A number of organizations are coordinating the action. They have spoken in advance with the day laborers about how they view the situation. In addition to, of course, not wanting to be detained and deported, they want access to customer restrooms and the ability to buy food on the premises. In short, they want to be treated with ordinary respect. The organizers are arranging a fundraiser for those day laborers who cannot seek work at the site on the day of the demonstration.

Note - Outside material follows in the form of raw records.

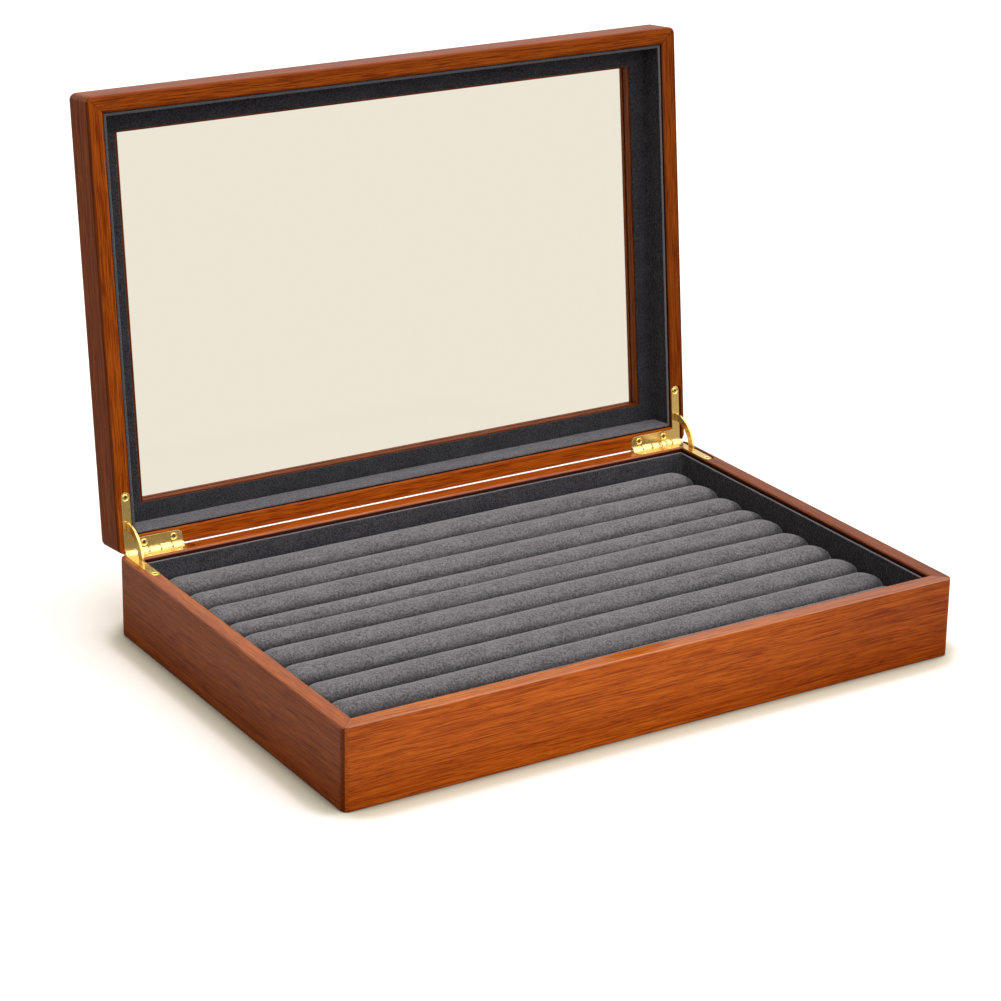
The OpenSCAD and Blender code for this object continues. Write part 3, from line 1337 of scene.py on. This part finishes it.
@dataclass
class RingRolls:
    """The ten padded rolls, blown up as cloth and pressed against each other.

    A span is a roll's share of the tray behind and ahead of its middle. A lean is how
    far back its right end lies from its middle, in millimetres.
    """

    box: BoxFrame
    material: bpy.types.Material
    spans: tuple[tuple[float, float], ...] = (
        (9.2, 10.1),
        (10.2, 8.8),
        (8.7, 9.8),
        (9.7, 5.2),
        (7.2, 9.6),
        (9.7, 8.6),
        (8.7, 10.1),
        (10.1, 8.9),
        (8.9, 8.7),
        (8.8, 10.0),
    )
    leans: tuple[float, ...] = (0.1, 1.1, -1.0, 0.9, 0.0, -1.0, 0.3, 1.0, 1.3, 0.5)
    rings: int = 74
    sides: int = 32
    dome: float = 10.3 * MM
    dome_power: float = 1.4
    dome_root: float = 0.75
    end_share: float = 0.45
    least_share: float = 0.06
    lump_share: float = 0.018
    lump_length: float = 26 * MM
    lump_apart: int = 5
    slack: float = 0.35 * MM
    largest_move: float = 0.7 * MM
    frames: int = 16

    def build(self) -> list[bpy.types.Object]:
        """Builds every roll.

        Returns:
            The rolls, from the back.
        """
        rolls = []
        for place in self._places():
            rolls.append(self._roll(place))
            LOG.info("built roll %d", place.number)
        return rolls

    def _places(self) -> list[RollPlace]:
        """Shares the tray out among the rolls, which lie a little unevenly.

        Returns:
            Their places, from the back.
        """
        boxes = [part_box(f"ring_roll_{i + 1}") for i in range(len(self.spans))]
        gap = boxes[0][0].y - boxes[1][1].y
        back, front = boxes[0][1].y, boxes[-1][0].y
        unit = (back - front + gap) / sum(sum(span) for span in self.spans)
        edges = [back + gap / 2]
        centres = []
        for behind, ahead in self.spans:
            centres.append(edges[-1] - behind * unit)
            edges.append(edges[-1] - (behind + ahead) * unit)
        leans = [lean * MM for lean in self.leans]
        edge_leans = [0.0, *((a + b) / 2 for a, b in zip(leans, leans[1:])), 0.0]
        places = []
        for i, (low, high) in enumerate(boxes):
            places.append(
                RollPlace(
                    number=i + 1,
                    centre=Vector((0.0, centres[i], (low.z + high.z) / 2)),
                    lean=leans[i],
                    back=(edges[i] - gap / 2, edge_leans[i]),
                    front=(edges[i + 1] + gap / 2, edge_leans[i + 1]),
                    half_length=high.x,
                    half_height=(high.z - low.z) / 2,
                )
            )
        return places

    def _roll(self, place: RollPlace) -> bpy.types.Object:
        """Builds one roll.

        Args:
            place: Where it lies.

        Returns:
            The roll.
        """
        name = f"velvet_roll_{place.number}"
        roll = mesh_object(name, self._tube(place), math.pi)
        self._inflate(roll, place)
        dress(roll, self.material)
        smooth = roll.modifiers.new("smooth", "SUBSURF")
        smooth.levels = smooth.render_levels = 1
        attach(roll, "base")
        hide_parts(f"ring_roll_{place.number}")
        return roll

    def _tube(self, place: RollPlace) -> bmesh.types.BMesh:
        """Lofts the roll before it is blown up.

        Args:
            place: Where it lies.

        Returns:
            The closed shape.
        """
        shape = bmesh.new()
        loops = []
        reach = place.half_length
        for i in range(1, self.rings):
            x = -math.cos(math.pi * i / self.rings) * reach
            over = max(0.0, abs(x) - (reach - self.dome)) / self.dome
            domed = max(0.0, 1 - over**self.dome_power) ** self.dome_root
            swell = self.end_share + (1 - self.end_share) * domed
            middle, behind, ahead = place.section(x / reach)
            loop = []
            for k in range(self.sides):
                angle = 2 * math.pi * k / self.sides
                across, up = math.cos(angle), math.sin(angle)
                spot = Vector((x / self.lump_length, across + place.number * self.lump_apart, up))
                lump = noise.noise(spot)
                lumpy = swell * (1 + self.lump_share * lump)
                size = max(lumpy - self.slack / place.half_height, self.least_share)
                y = middle + (behind if across > 0 else ahead) * size * across
                loop.append(shape.verts.new((x, y, place.centre.z + place.half_height * size * up)))
            loops.append(loop)
        join_rings(shape, loops)
        for loop in (loops[0], loops[-1]):
            hub = sum((v.co for v in loop), Vector()) / len(loop)
            middle_point = shape.verts.new(hub)
            for k in range(self.sides):
                shape.faces.new((loop[k], loop[(k + 1) % self.sides], middle_point))
        return shape

    def _inflate(self, roll: bpy.types.Object, place: RollPlace) -> None:
        """Blows the cover up as cloth and presses it into its place.

        Args:
            roll: The roll.
            place: Where it lies.
        """
        start = [v.co.copy() for v in roll.data.vertices]
        cloth = roll.modifiers.new("cover", "CLOTH")
        cloth.settings.quality = 6
        cloth.settings.mass = 0.3
        cloth.settings.use_pressure = True
        cloth.settings.uniform_pressure_force = 4.0
        cloth.settings.tension_stiffness = 20.0
        cloth.settings.compression_stiffness = 20.0
        cloth.settings.effector_weights.gravity = 0.0
        cloth.collision_settings.use_collision = False
        cloth.point_cache.frame_start = 1
        cloth.point_cache.frame_end = self.frames
        scene = bpy.context.scene
        for number in range(1, self.frames + 1):
            scene.frame_set(number)
        evaluated = roll.evaluated_get(bpy.context.evaluated_depsgraph_get())
        blown = [v.co.copy() for v in evaluated.data.vertices]
        roll.modifiers.remove(cloth)
        for vertex, was, now in zip(roll.data.vertices, start, blown):
            move = now - was
            if move.length > self.largest_move:
                move *= self.largest_move / move.length
            x, y, z = was + move
            x = min(max(x, -place.half_length), place.half_length)
            middle, behind, ahead = place.section(x / place.half_length)
            y = min(max(y, middle - ahead), middle + behind)
            z = min(max(z, place.centre.z - place.half_height), place.centre.z + place.half_height)
            vertex.co = (x, y, z)
        scene.frame_set(1)


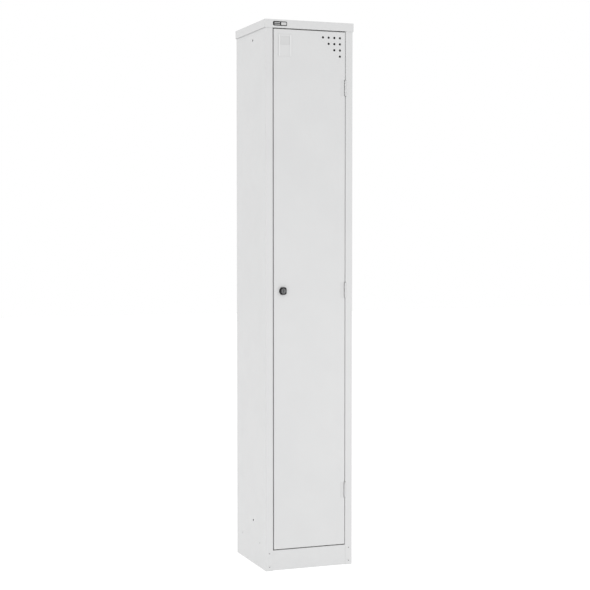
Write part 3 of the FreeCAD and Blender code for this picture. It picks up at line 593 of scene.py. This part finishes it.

Peaceful, witty, and playful actions are one of several methods used by, among others, the movements Indivisible and Bay Resistance in the resistance to Trump. The large “No Kings!” demonstrations across the United States have also been organized by a multitude of organizations. Indivisible played a central organizing role in the most recent one, which drew seven million participants. I was not familiar with these movements before coming to California. But I have taken part in their meetings and activities throughout the fall. I was energized and impressed by their work, and I will therefore write about it in a series of blog posts.

Indivisible and Bay Resistance – part of the resistance to Trump

Indivisible was founded in 2017 in response to Trump’s first election victory. “We are a grassroots movement of thousands of local Indivisible groups working to elect progressive leaders, rebuild our democracy, and defeat the Trump agenda,” they write on their website. But many people in the movement want more than that, a point I will return to in the next blog post. Bay Resistance describes itself as a network of organizations, labor unions, and neighborhood groups in the Bay Area. (The Bay Area comprises San Francisco and surrounding cities and areas in Northern California.) They define their mission as defending “our communities, our movement, and our planet,” and as pushing forward on economic justice, climate justice, gender justice, and racial justice.

Growing rapidly

The movements are growing rapidly. Indivisible’s founders, the couple Leah Greenberg and Ezra Levin, hold weekly Zoom meetings where they discuss strategy and respond to questions from participants. They always begin by welcoming new Indivisible groups from around the country. Ten had been added in a single week, they reported at the most recent meeting. At the meetings I have attended, participation has ranged from 6,700 to just over 8,400 people. Attendance peaked when morale was high following the latest successful No Kings! demonstration and Democratic victories in several elections—not least the election of Zohran Mamdani as mayor of New York. Bay Resistance is also growing at a remarkable pace.

Core tasks

Both organizations work with campaigns and actions over both the short and long term. Resistance to ICE and the defense of migrants’ rights has probably been the issue that has consumed the most energy in recent times.

Political work within and directed at the Democratic Party is also important. Several people I spoke with in the organizations have been active—perhaps beginning their political engagement—in campaigns for individual candidates such as Bernie Sanders or Kamala Harris. Indivisible seeks to influence the party by supporting radical candidates. The founders analyze which candidates to back along two axes. One is the left–right axis. The other measures how willing candidates are to actively resist the drift toward authoritarianism. Indivisible wants to replace candidates who “play dead” (as they put it) with those who fight for democracy. The movement is currently developing a strategy to support candidates who meet their demands in next year’s primary elections.

Fundamental issues of justice are also central to the organizations’ work. Both collaborate with movements working for universal access to healthcare and the ability to earn a living, and against discrimination and inequality. They also organize their own campaigns around these themes.

There are working groups focused on climate issues, but that work does not appear to be prioritized at the moment. And I understand that it is easier to mobilize people around resistance to Trump than around climate issues. But I am not sure that this is the right long-term priority. Nor am I sure that they are wrong—here are tens of thousands of people engaging for a more livable world.

And they do so according to a carefully thought-out strategy, which I will describe in the next blog post.